When I have the courage to be honest with myself, I know that I could quite happily and comfortably live the rest of my days surrounded with people who are pretty much like me. People who have had relatively comfortable, impediment-free upbringings and who have enjoyed opportunities that they assumed they were owed and appreciated far too little. People who like books and culture and are animated by relatively abstract matters of theology and philosophy. People who enjoy sports, who value active lifestyles, and who can afford to be entertained. People who are comfortably middle-class and entrenched in the illusion that life is an unqualified meritocracy, pretty much oblivious to and untroubled by some of the ways that other people experience the world.

I could, in other words, reproduce Facebook in real life. I could screen out all the people whose views I don’t share, all the people who seem find it difficult to stop shouting, people who remind me that the world isn’t the way I would prefer to think that it is, people who are walking, talking reminders that the world is full of desperate, lonely, needy, confused and conflicted people who require a great deal more energy to be with than I am often prepared to invest.

In a recent sermon preached after Election Day, Will Willimon talked about how when he was a chaplain at Duke University, he could go through most days talking almost exclusively with people who were like him, people for whom education mattered, people who had all the advantages he had, people who largely shared his assumptions about the value of the institutions he represented. When he became a churchman, he said, he had to deal with whomever Jesus dragged through the door. How very true.

As I thought about Willimon’s comment, it occurred to me that there are all kinds of people and situations that I would happily avoid if it weren’t for this uncomfortable Saviour of mine. I made a (not by any means exhaustive) list.

  • Sitting across the table at the soup kitchen from a junkie who is narrating the most incredible of life stories, where fact and fiction blur together into an indecipherable and incoherent amalgam of pain and heartache.
  • Talking theology and discipleship with people for whom reading the bible sometimes seems largely like an inconvenient impediment to snack time or potluck.
  • Trying to summon forth the words for another sermon when the last three seemed to have hit the floor with a silent and unremarkable thud.
  • Being in countless spaces with desperate people who have little interest in you as a person or the church you represent, but only want to get something from you.
  • Hanging out in social contexts with people for whom church largely meets an often desperate social need, but couldn’t care much less about the theological questions that keep you up at night and that motivated you to study theology in the first place.
  • Dealing with angry and inflexible conservatives whose theology hasn’t moved much beyond what they learned in Sunday school and who think that you need to just start writing and preaching the “plain truth of the bible.”
  • Dealing with angry and inflexible liberals who have swapped the gospel of Jesus Christ for whatever liberal political agenda happens to be in vogue, and think you need to just start writing and preaching more “progressive” theology.
  • Trying to help people who need you in all kinds of ways while knowing in the back of your mind that you will almost certainly let them down.
  • Spending time with people who are sick and hurting and falling apart in countless ways.
  • Sitting with people who are dying.

Yes, Jesus has this habit of dragging all kinds of people through the door that I would just as soon avoid or dismiss.

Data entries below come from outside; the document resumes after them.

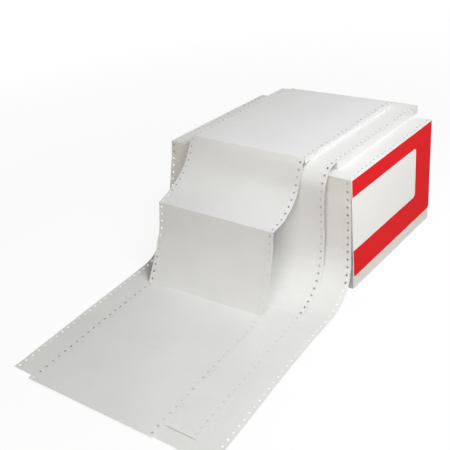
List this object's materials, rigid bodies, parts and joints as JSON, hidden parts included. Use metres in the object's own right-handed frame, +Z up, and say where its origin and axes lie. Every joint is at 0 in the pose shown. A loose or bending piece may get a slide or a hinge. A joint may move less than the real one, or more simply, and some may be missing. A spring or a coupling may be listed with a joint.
{
  "type": "fanfold continuous form paper",
  "caption": "Pile of fanfold continuous form paper with tractor holes, loose forms pulled over its front on to the table, and a red printed card on one side.",
  "frame": {"origin": "middle of the underside of the widest folded pack, on the table", "axes": "+Z up, the loose forms run towards -Y, the card is on the +X side"},
  "size_m": [0.4205, 0.7414, 0.2212],
  "materials": {
    "wide_paper": "matt uncoated white listing paper",
    "medium_paper": "matt uncoated white listing paper",
    "narrow_paper": "matt uncoated white listing paper",
    "card_print": "white card printed red, satin"
  },
  "bodies": {
    "root": {"wide_forms": "wide_paper", "medium_forms": "medium_paper", "narrow_forms": "narrow_paper", "side_card": "card_print"}
  },
  "joints": []
}
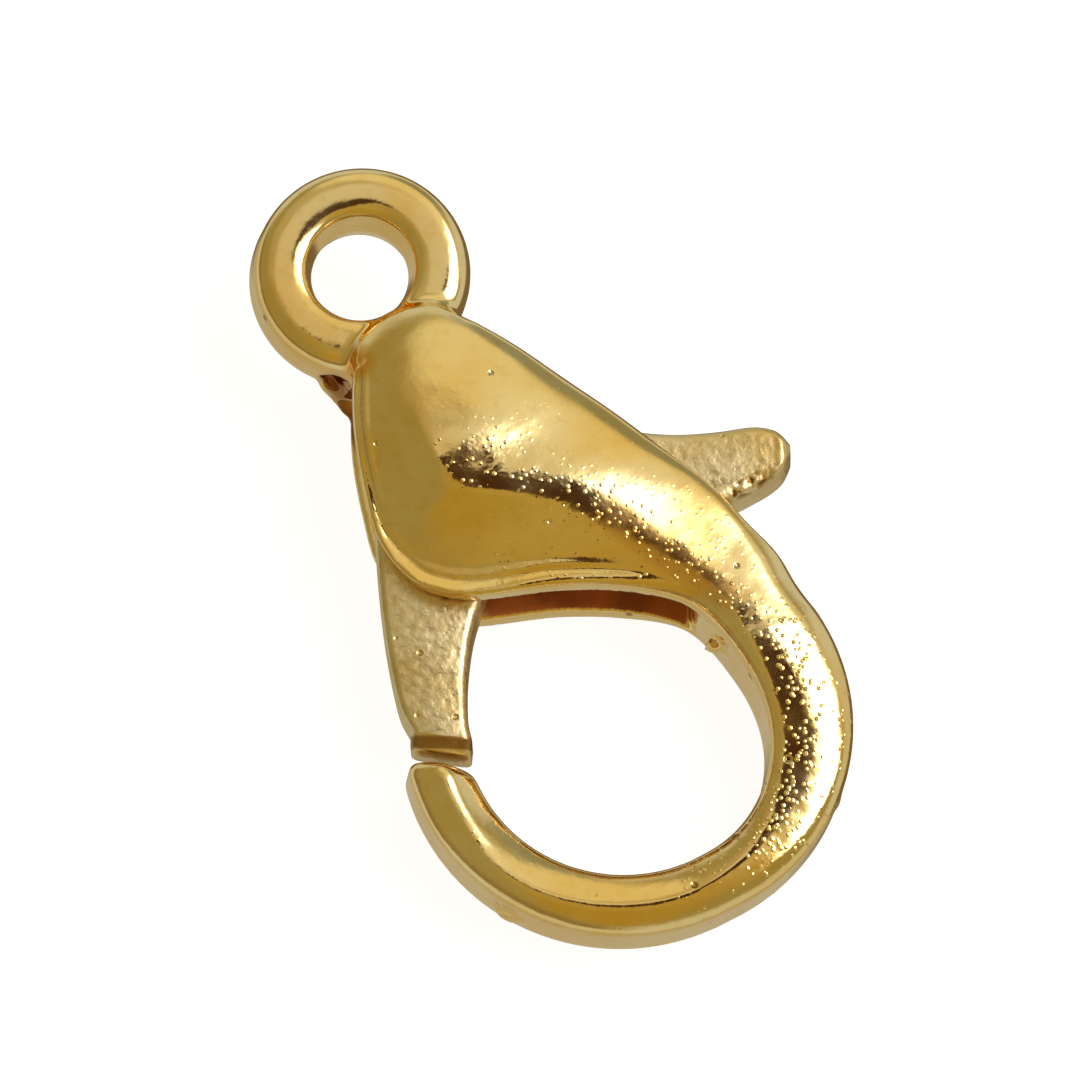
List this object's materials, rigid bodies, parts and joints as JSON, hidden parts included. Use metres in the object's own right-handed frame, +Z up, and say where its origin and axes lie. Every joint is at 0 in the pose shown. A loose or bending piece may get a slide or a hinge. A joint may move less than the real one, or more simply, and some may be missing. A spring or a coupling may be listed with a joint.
{
  "type": "lobster clasp",
  "caption": "Teardrop lobster clasp with an eye ring, a rounded hook and a sprung swinging gate worked by a thumb tab.",
  "frame": {"origin": "middle of the eye ring's bore, at half its thickness", "axes": "+Y from the hook to the eye ring, +X towards the thumb tab, +Z up from the surface that the clasp lies on; the clasp is tipped 4.7 degrees hook end down and 0.3 degrees sideways, as it lies on its domes"},
  "size_m": [0.008, 0.0139, 0.003],
  "materials": {
    "plated_casting": "bright gold plating over a zinc alloy casting",
    "plated_lever": "paler gold plating over a flat cast lever, slightly satin",
    "pin_steel": "plain drawn wire",
    "spring_steel": "thin spring strip"
  },
  "bodies": {
    "clasp": {"body": "plated_casting", "pivot_pin": "pin_steel", "leaf_spring": "spring_steel"},
    "gate": {"lever": "plated_lever"}
  },
  "joints": [
    {"name": "gate_hinge", "type": "hinge", "parent": "clasp", "child": "gate", "pos_m": [-0.0003, -0.00359, -0.00028], "axis": [0.0139, -0.0802, 0.9967], "range_deg": [0, 22], "stiffness_Nm_per_rad": 0.008, "springref_deg": -22.92, "deforming": ["leaf_spring"]}
  ]
}
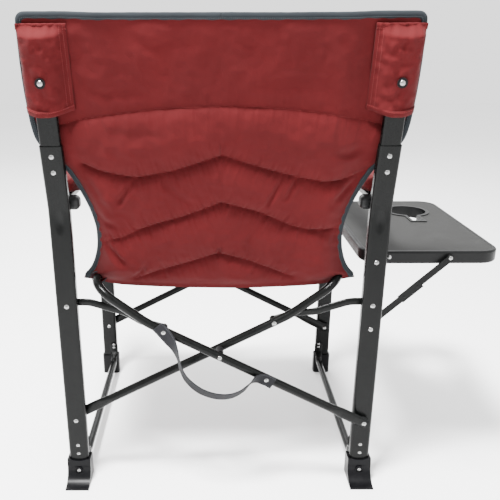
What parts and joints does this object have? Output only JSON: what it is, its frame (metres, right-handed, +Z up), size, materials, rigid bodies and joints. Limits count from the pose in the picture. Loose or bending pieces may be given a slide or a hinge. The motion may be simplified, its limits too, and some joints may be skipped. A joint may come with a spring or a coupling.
{
  "type": "folding camp chair",
  "caption": "Padded director's camp chair with a reclined sling back, padded arms, a scissor frame that folds flat sideways, and a side table with a cup hole that folds down.",
  "frame": {"origin": "on the floor, under the centre of the bounding box", "axes": "+Z up, the sitter faces -Y, the sitter's left is +X and the table is on -X"},
  "size_m": [0.877, 0.5816, 0.9104],
  "materials": {
    "frame_metal": "hammertone powder coat, satin",
    "black_plastic": "matte black",
    "foot_plastic": "glossy black",
    "red_fabric": "woven polyester, matte",
    "trim_fabric": "grey binding",
    "webbing": "woven webbing",
    "table_edge": "black, fine grain",
    "table_grey": "grey, fine grain",
    "rivet_steel": "bright"
  },
  "bodies": {
    "left_frame": {"rear_leg_left": "frame_metal", "back_post_left": "frame_metal", "post_cap_left": "black_plastic", "front_leg_left": "frame_metal", "arm_tube_left": "frame_metal", "arm_elbow_left": "black_plastic", "arm_bracket_left": "black_plastic", "arm_pad_left": "red_fabric", "base_rail_left": "frame_metal", "rear_foot_left": "foot_plastic", "front_foot_left": "foot_plastic", "frame_rivets_left": "rivet_steel", "back_screw_left": "rivet_steel", "pivot_pins_left": "rivet_steel", "pivot_spacers_left": "black_plastic", "back_sleeve_left": "red_fabric"},
    "right_frame": {"rear_leg_right": "frame_metal", "back_post_right": "frame_metal", "post_cap_right": "black_plastic", "front_leg_right": "frame_metal", "arm_tube_right": "frame_metal", "arm_elbow_right": "black_plastic", "arm_bracket_right": "black_plastic", "arm_pad_right": "red_fabric", "base_rail_right": "frame_metal", "rear_foot_right": "foot_plastic", "front_foot_right": "foot_plastic", "frame_rivets_right": "rivet_steel", "back_screw_right": "rivet_steel", "pivot_pins_right": "rivet_steel", "pivot_spacers_right": "black_plastic", "back_sleeve_right": "red_fabric", "table_pins": "rivet_steel"},
    "cross_a": {"cross_leg_a_rear": "frame_metal", "cross_leg_a_front": "frame_metal", "seat_rail_a": "frame_metal", "centre_pivots": "rivet_steel", "centre_spacers": "black_plastic", "link_pin_left": "rivet_steel", "carry_strap": "webbing", "strap_rivet": "rivet_steel", "seat_sleeve_left": "trim_fabric"},
    "cross_b": {"cross_leg_b_rear": "frame_metal", "cross_leg_b_front": "frame_metal", "seat_rail_b": "frame_metal", "link_pin_right": "rivet_steel", "seat_sleeve_right": "trim_fabric"},
    "link_left": {"link_left": "frame_metal"},
    "link_right": {"link_right": "frame_metal"},
    "seat_left": {"seat_panel_left": "red_fabric"},
    "seat_right": {"seat_panel_right": "red_fabric"},
    "back_left": {"back_panel_left": "red_fabric"},
    "back_right": {"back_panel_right": "red_fabric"},
    "table": {"table_frame": "table_edge", "table_deck": "table_edge", "table_top": "table_grey", "cup_ring": "table_edge", "table_rivets": "rivet_steel"},
    "strut_lower": {"strut_lower": "frame_metal"},
    "strut_upper": {"strut_upper": "frame_metal"}
  },
  "joints": [
    {"name": "fold", "type": "hinge", "parent": "left_frame", "child": "cross_b", "pos_m": [0.4035, 0.18853, 0.1406], "axis": [0, 1, 0], "range_deg": [0, 47.68]},
    {"name": "scissor", "type": "hinge", "parent": "cross_b", "child": "cross_a", "pos_m": [0.1085, 0.20803, 0.293], "axis": [0, -1, 0], "range_deg": [0, 95.38]},
    {"name": "right_fold", "type": "hinge", "parent": "cross_a", "child": "right_frame", "pos_m": [-0.1865, 0.22753, 0.1406], "axis": [0, 1, 0], "range_deg": [0, 47.69]},
    {"name": "link_left_swing", "type": "hinge", "parent": "left_frame", "child": "link_left", "pos_m": [0.4035, 0.19303, 0.39504], "axis": [0, 1, 0], "range_deg": [0, 87.43]},
    {"name": "link_right_swing", "type": "hinge", "parent": "right_frame", "child": "link_right", "pos_m": [-0.1865, 0.19303, 0.39504], "axis": [0, -1, 0], "range_deg": [0, 87.43]},
    {"name": "seat_left_swing", "type": "hinge", "parent": "cross_a", "child": "seat_left", "pos_m": [0.3475, -0.02597, 0.44], "axis": [0, -1, 0], "range_deg": [0, 26.15], "deforming": ["seat_panel_left"]},
    {"name": "seat_right_swing", "type": "hinge", "parent": "cross_b", "child": "seat_right", "pos_m": [-0.1305, -0.02597, 0.44], "axis": [0, 1, 0], "range_deg": [0, 26.15], "deforming": ["seat_panel_right"]},
    {"name": "back_left_swing", "type": "hinge", "parent": "left_frame", "child": "back_left", "pos_m": [0.4035, 0.20803, 0.585], "axis": [0, -0.2011, -0.9796], "range_deg": [0, 73.28], "deforming": ["back_panel_left"]},
    {"name": "back_right_swing", "type": "hinge", "parent": "right_frame", "child": "back_right", "pos_m": [-0.1865, 0.20803, 0.585], "axis": [0, 0.2011, 0.9796], "range_deg": [0, 73.28], "deforming": ["back_panel_right"]},
    {"name": "table_fold", "type": "hinge", "parent": "right_frame", "child": "table", "pos_m": [-0.1865, 0.18603, 0.483], "axis": [0, -1, 0], "range_deg": [0, 90]},
    {"name": "strut_lower_swing", "type": "hinge", "parent": "right_frame", "child": "strut_lower", "pos_m": [-0.1865, 0.19553, 0.345], "axis": [0, -1, 0], "range_deg": [0, 132.81]},
    {"name": "strut_upper_swing", "type": "hinge", "parent": "table", "child": "strut_upper", "pos_m": [-0.3355, 0.19253, 0.483], "axis": [0, 1, 0], "range_deg": [0, 137.21]}
  ],
  "couplings": [
    {"joint": "scissor", "follows": "fold", "ratio": 2},
    {"joint": "right_fold", "follows": "fold", "ratio": 1},
    {"joint": "link_left_swing", "follows": "fold", "ratio": 1.8336},
    {"joint": "link_right_swing", "follows": "fold", "ratio": 1.8336},
    {"joint": "seat_left_swing", "follows": "fold", "ratio": 0.54831},
    {"joint": "seat_right_swing", "follows": "fold", "ratio": 0.54831},
    {"joint": "back_left_swing", "follows": "fold", "ratio": 1.5367},
    {"joint": "back_right_swing", "follows": "fold", "ratio": 1.5367},
    {"joint": "strut_lower_swing", "follows": "table_fold", "ratio": 1.4756},
    {"joint": "strut_upper_swing", "follows": "table_fold", "ratio": 1.5244}
  ]
}
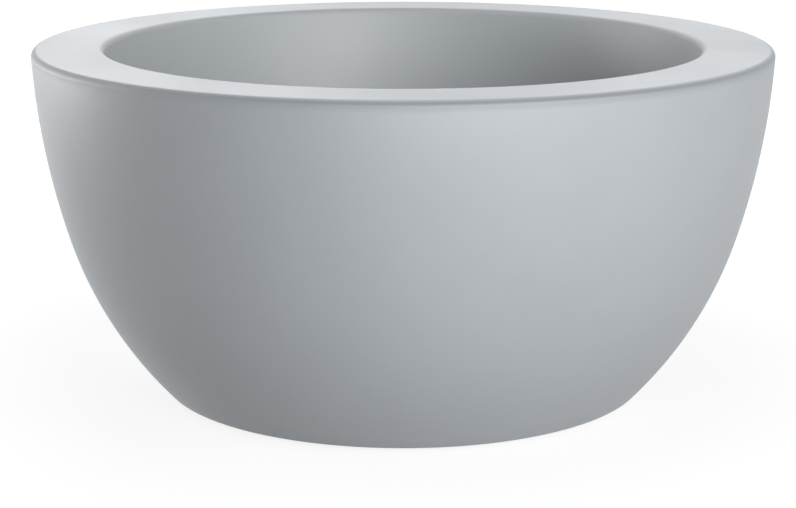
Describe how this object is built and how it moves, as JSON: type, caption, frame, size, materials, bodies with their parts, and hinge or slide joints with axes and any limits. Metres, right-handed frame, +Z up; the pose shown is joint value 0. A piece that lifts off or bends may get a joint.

I was recently sitting in one of the contexts described above and silently rehearsing my own private litany of inconvenience. What am I doing here? I wondered. I thought about how some of my friends might be spending their evening. I thought about how nice it would be to be watching the game or sitting in a hot tub or whatever. But then it was like the heavens parted and the voice of Christ himself descended and penetrated my thick and stubborn skull. Yes, of course you’re spending time with people who aren’t necessarily like you and that you wouldn’t naturally be drawn to spend an evening with and who might not be super convenient for you. That’s called community. That’s actually kinda what the church is supposed to be. And that’s actually what you’re supposed to be about as a Christian. You know, loving the least and the lost and all that… Ring any bells? 

Like I said, being a pastor sometimes has the necessary, if unintended and underappreciated consequence of forcing me to think and act more Christianly.

And being a pastor also provides me with the equally important reminder to be thankful that such a place as the church exists. Where else, after all, could I encounter people who have been compelled by Christ to love someone like me, another sinner that Jesus has dragged through the door, another wayward soul that Jesus is resolutely shepherding to glory.

6 Comments Post a comment
  1. Well said again, Ryan. Thanks for trying your best to keep us conservatives and liberals somewhat to the middle of the road and walking a little closer together. And your sermon on Sunday was a powerful reminder of many things I need to keep in mind. It did not hit the floor with a thud. Thanks for doing the hard work of thinking, praying, and writing.

    November 16, 2016
    • Thank you very much. I appreciate these words.

      November 17, 2016
  2. owen #

    great read, ryan .. thanks

    November 16, 2016
  3. Joy #

    Wow your blog reminds me of my brother who has the same passion for others and Jesus. At the shelter last night a Muslin asked me why I help there and I said because I know Jesus would do the same. I am never so straightforward. Keep doing what you do you Jesus follower your actions change lives.